The clothes are constantly being picked up and then dropped
into the water. This tumbling action takes the place of
the agitator used in a top load machine.

Along with the introduction of the front-loader has come a
new generation of laundry detergent. It is called
high-energy, or high-efficiency detergent. Generally
referred to as HE detergent. This type of detergent
produces very little suds.

A low sudsing detergent is necessary for a front loader
washer. If suds were present theywould form a cushion at
the bottom of the tub, between the clothes and the water.
This would drastically reduce the cleaning action of the
water.

Also, the front-loader machines generally require less
detergent per load of laundry. Some sources indicate this
is because less water needs less detergent to obtain the
same water to detergent ratio. Other sources suggest it is
because the HE detergent is more concentrated, and so less
is needed to produce the same cleaning action.

Although more expensive the detergent used by front-loaders
can last a long time. For this reason it is often
suggested it be stored in a warm, dry location. If exposed
to moisture from the air it can clump up. If this is then
placed into a front-loaders dispenser it may not break down
properly resulting in a poor wash.

The Future —————–

What will the future bring to the field of laundry
detergent and clothes cleaning?

Manufacturers have been hinting at a type of washing
machine that requires no detergent. Some think it will
take the form of a microwave washer.

The dirt is radiated to the point where it is virtually
vaporized. Sounds like something out of Star Trek.

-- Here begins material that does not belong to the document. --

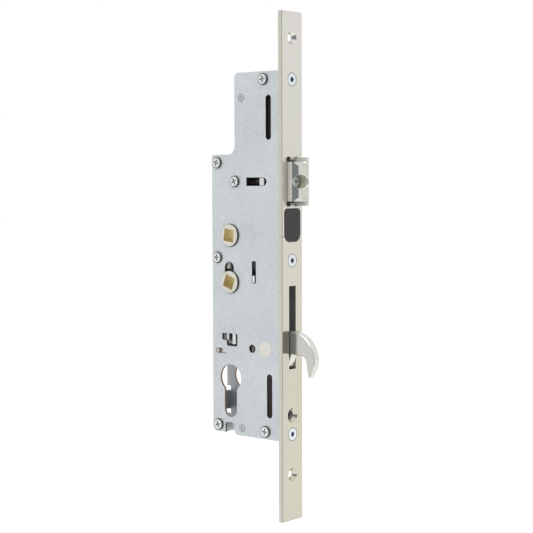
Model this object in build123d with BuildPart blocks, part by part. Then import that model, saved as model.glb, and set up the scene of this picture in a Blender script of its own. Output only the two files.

Others suggest washers may use electrically charged
particles to do the cleaning. The dirt would be given an
electrical charge different from the clothing. In this way
the dirt can then be drawn away from the fabric and then
disposed of into a filter.

At this point in time these things seem rather far-fetched
and theoretical.

Of course the same is always said until someone learns how
to turn a crazy theory into a practical device.